▶ SET TASK: Return only the stretch of the material below that begins with the line containing "ThreePointArc((RIM_FOOT_RADIUS, 0), (RIM_RADIUS, RIM_TOP" and ends with the line containing "# the handle leans.", exactly; both of those lines belong to it.
%%
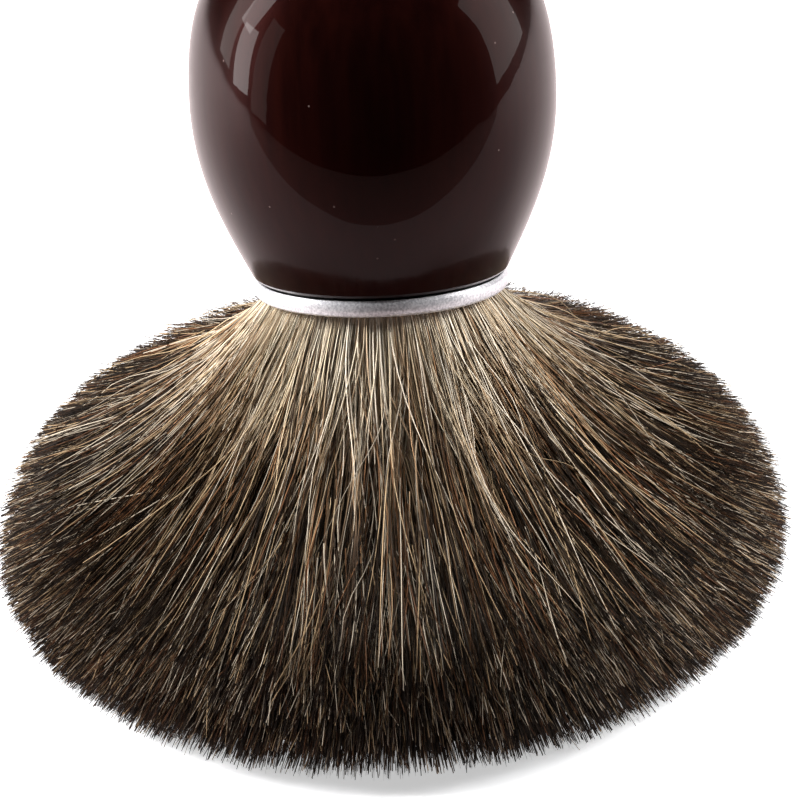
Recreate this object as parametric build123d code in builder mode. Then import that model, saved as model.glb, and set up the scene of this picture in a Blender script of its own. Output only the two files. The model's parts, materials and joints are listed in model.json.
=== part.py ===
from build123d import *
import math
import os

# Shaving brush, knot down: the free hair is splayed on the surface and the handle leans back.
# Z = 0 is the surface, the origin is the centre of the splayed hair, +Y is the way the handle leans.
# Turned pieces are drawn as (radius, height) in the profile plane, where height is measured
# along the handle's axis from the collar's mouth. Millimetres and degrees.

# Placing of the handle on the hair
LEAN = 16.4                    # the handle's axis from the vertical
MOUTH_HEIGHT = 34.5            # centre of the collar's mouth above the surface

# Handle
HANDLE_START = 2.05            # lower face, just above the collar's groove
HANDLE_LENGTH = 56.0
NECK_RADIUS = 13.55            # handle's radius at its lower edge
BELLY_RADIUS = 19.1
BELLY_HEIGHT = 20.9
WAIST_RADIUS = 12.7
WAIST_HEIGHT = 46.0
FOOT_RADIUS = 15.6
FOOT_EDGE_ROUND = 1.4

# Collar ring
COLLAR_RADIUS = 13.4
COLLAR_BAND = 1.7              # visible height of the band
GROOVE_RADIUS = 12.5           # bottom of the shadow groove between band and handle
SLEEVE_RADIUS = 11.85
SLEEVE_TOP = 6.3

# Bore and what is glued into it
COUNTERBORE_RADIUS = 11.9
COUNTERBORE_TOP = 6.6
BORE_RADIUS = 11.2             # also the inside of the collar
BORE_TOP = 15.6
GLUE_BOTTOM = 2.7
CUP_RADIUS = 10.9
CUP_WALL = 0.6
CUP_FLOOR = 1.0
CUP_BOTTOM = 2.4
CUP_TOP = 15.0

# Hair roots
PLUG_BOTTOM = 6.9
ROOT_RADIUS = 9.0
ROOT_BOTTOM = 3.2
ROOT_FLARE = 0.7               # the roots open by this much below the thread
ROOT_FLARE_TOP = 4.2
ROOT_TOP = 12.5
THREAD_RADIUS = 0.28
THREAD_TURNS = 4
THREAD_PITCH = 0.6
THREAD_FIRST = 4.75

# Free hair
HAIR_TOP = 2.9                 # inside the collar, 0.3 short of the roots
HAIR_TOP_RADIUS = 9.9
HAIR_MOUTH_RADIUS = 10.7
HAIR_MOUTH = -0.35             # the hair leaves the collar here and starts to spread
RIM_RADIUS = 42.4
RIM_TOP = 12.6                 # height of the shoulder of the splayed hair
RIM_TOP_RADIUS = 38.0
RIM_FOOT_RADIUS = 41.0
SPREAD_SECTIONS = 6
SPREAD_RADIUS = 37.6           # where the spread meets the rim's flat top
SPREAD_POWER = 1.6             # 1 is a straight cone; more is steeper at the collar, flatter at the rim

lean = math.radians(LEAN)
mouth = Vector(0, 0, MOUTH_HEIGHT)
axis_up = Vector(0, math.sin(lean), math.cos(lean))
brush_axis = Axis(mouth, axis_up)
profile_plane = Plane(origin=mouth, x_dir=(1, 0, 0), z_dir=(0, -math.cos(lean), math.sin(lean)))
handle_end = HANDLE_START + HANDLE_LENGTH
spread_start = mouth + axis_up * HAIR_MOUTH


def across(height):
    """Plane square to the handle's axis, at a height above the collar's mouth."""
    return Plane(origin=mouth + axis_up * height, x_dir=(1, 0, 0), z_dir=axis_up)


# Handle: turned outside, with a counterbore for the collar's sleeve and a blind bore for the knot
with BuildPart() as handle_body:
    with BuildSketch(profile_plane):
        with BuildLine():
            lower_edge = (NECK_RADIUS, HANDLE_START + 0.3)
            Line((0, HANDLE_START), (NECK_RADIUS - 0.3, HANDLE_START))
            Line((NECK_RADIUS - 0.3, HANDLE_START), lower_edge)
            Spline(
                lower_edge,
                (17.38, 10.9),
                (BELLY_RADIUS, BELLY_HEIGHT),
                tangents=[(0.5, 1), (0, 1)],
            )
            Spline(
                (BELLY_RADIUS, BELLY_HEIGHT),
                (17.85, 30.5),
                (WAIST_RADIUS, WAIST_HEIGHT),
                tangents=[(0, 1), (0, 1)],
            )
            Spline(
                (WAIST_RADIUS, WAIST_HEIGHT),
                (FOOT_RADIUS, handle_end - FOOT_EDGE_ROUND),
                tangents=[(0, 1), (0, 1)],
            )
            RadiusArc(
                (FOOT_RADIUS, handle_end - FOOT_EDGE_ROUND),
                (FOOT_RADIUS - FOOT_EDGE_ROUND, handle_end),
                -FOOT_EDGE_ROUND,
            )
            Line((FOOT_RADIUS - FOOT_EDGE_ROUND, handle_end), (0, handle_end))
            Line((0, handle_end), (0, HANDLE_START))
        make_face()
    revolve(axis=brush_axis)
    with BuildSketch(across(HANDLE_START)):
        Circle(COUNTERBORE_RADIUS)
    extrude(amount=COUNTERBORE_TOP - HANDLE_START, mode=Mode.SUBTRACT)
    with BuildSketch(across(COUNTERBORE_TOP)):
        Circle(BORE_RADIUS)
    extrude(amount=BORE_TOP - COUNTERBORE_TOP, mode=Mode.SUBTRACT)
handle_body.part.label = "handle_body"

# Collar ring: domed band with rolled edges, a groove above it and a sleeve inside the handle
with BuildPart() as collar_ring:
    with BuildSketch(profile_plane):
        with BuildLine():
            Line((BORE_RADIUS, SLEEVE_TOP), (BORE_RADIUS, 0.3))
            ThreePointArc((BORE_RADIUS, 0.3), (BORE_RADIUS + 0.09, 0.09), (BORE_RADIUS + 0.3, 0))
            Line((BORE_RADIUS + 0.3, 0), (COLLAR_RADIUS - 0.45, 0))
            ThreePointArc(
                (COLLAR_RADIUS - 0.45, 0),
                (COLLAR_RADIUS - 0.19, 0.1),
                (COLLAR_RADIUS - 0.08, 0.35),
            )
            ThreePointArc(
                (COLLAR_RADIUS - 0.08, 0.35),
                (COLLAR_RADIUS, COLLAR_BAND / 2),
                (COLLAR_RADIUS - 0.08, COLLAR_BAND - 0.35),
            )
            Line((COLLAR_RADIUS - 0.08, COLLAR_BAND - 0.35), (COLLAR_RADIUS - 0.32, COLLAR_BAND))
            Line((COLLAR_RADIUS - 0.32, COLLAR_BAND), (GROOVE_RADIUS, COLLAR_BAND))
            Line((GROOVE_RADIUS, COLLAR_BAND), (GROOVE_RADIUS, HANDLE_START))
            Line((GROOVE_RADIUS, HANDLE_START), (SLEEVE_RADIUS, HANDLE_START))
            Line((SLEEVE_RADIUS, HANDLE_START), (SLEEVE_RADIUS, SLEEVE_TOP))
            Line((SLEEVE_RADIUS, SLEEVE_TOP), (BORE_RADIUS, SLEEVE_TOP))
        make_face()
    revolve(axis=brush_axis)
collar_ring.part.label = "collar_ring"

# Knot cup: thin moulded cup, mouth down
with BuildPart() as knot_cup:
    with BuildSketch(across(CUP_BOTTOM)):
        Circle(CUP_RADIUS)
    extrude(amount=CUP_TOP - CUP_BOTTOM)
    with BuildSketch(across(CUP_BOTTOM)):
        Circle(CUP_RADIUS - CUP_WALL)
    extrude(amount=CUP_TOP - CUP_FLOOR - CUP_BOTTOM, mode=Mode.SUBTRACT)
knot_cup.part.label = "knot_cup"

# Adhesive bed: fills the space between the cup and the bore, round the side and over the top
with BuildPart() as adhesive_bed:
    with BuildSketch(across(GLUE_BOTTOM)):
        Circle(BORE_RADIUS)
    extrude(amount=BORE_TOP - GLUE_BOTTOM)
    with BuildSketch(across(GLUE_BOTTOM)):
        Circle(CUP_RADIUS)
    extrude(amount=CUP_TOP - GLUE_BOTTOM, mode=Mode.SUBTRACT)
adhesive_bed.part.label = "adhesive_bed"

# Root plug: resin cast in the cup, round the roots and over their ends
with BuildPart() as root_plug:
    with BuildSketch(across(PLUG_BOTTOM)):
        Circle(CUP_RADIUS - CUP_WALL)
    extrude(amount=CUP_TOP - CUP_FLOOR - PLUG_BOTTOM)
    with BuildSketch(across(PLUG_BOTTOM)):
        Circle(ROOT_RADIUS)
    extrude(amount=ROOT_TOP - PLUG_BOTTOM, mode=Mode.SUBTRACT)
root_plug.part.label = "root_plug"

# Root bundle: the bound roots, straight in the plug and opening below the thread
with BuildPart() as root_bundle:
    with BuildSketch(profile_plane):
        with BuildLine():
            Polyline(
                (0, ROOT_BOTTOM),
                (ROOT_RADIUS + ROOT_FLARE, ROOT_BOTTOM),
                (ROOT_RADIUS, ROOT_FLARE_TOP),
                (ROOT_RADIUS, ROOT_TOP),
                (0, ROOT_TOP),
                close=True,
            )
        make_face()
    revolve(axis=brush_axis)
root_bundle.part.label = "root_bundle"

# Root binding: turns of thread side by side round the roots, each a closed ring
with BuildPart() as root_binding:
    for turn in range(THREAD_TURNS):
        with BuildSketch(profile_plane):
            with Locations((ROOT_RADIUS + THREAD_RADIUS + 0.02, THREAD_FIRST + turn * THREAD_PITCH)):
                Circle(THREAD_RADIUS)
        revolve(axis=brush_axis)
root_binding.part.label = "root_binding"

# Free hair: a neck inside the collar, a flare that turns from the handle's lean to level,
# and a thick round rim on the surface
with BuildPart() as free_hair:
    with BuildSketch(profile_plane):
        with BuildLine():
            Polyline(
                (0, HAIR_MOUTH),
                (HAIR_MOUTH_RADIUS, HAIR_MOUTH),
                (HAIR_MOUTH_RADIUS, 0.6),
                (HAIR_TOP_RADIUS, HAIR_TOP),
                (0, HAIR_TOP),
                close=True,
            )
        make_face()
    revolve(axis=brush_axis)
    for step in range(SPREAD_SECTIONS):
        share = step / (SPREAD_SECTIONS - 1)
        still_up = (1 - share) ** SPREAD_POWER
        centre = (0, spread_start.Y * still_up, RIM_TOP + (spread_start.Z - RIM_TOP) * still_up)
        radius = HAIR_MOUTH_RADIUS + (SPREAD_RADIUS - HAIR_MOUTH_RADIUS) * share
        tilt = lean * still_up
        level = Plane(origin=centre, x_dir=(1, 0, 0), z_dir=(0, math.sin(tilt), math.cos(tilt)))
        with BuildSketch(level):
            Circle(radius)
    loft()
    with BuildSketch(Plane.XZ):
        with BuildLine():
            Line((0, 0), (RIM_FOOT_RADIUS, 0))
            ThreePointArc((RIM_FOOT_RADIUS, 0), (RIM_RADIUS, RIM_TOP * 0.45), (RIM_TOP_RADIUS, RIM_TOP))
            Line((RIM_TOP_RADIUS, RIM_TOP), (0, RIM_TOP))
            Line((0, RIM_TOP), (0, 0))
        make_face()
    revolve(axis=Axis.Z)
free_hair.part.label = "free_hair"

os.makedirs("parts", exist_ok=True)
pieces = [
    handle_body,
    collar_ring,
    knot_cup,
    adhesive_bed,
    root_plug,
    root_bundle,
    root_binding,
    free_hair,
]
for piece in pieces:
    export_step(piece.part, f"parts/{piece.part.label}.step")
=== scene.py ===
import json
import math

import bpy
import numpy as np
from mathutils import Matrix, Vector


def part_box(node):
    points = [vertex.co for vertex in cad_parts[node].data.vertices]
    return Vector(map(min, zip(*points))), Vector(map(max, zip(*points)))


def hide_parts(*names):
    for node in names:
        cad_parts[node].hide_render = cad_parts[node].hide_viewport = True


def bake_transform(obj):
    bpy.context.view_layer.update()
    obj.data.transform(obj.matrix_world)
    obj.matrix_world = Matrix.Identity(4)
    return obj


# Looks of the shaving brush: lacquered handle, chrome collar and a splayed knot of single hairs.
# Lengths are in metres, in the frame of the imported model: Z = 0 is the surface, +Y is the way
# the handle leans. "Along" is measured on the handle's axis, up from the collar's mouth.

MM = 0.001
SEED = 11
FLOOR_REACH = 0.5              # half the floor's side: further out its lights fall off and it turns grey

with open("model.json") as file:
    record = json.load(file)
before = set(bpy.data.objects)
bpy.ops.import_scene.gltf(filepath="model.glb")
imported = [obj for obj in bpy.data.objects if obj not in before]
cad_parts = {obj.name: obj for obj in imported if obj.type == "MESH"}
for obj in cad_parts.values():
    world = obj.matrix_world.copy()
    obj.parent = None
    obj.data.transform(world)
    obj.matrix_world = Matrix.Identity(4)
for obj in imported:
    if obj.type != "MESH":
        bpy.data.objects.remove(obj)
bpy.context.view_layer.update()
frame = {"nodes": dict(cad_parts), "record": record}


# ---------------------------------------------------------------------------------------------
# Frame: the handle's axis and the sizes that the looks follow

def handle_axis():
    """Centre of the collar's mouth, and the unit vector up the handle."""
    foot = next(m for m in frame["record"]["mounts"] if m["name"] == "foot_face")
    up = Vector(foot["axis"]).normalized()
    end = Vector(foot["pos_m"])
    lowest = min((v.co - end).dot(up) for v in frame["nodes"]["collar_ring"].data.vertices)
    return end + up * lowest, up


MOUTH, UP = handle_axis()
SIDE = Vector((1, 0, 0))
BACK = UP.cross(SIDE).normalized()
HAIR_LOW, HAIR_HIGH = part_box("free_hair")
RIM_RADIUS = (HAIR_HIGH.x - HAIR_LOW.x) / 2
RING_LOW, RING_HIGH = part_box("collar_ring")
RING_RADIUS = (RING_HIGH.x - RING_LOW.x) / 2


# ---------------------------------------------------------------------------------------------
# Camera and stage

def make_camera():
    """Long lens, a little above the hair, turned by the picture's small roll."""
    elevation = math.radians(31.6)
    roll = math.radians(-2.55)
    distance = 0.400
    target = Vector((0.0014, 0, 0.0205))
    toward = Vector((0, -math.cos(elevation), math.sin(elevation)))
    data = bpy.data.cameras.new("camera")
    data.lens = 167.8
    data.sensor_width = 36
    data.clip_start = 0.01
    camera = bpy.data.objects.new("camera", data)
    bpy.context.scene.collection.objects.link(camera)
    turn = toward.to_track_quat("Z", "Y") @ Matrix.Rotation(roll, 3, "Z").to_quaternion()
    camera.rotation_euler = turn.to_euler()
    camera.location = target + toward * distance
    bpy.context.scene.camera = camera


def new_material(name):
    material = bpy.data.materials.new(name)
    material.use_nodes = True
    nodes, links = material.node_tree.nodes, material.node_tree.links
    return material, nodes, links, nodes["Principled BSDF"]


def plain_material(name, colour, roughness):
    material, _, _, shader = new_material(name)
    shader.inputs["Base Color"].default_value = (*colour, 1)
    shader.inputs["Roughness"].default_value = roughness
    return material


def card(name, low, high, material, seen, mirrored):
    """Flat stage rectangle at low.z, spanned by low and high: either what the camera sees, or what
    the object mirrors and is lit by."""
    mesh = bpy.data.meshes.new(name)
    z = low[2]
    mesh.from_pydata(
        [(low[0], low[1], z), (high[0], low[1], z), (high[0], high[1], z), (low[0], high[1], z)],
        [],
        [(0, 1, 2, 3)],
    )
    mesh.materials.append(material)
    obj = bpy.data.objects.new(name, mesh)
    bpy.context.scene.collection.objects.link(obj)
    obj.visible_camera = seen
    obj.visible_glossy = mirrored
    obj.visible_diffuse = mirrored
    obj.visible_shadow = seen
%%
▶ ANSWER TO THIS PROBLEM:
            ThreePointArc((RIM_FOOT_RADIUS, 0), (RIM_RADIUS, RIM_TOP * 0.45), (RIM_TOP_RADIUS, RIM_TOP))
            Line((RIM_TOP_RADIUS, RIM_TOP), (0, RIM_TOP))
            Line((0, RIM_TOP), (0, 0))
        make_face()
    revolve(axis=Axis.Z)
free_hair.part.label = "free_hair"

os.makedirs("parts", exist_ok=True)
pieces = [
    handle_body,
    collar_ring,
    knot_cup,
    adhesive_bed,
    root_plug,
    root_bundle,
    root_binding,
    free_hair,
]
for piece in pieces:
    export_step(piece.part, f"parts/{piece.part.label}.step")
=== scene.py ===
import json
import math

import bpy
import numpy as np
from mathutils import Matrix, Vector


def part_box(node):
    points = [vertex.co for vertex in cad_parts[node].data.vertices]
    return Vector(map(min, zip(*points))), Vector(map(max, zip(*points)))


def hide_parts(*names):
    for node in names:
        cad_parts[node].hide_render = cad_parts[node].hide_viewport = True


def bake_transform(obj):
    bpy.context.view_layer.update()
    obj.data.transform(obj.matrix_world)
    obj.matrix_world = Matrix.Identity(4)
    return obj


# Looks of the shaving brush: lacquered handle, chrome collar and a splayed knot of single hairs.
# Lengths are in metres, in the frame of the imported model: Z = 0 is the surface, +Y is the way
# the handle leans. "Along" is measured on the handle's axis, up from the collar's mouth.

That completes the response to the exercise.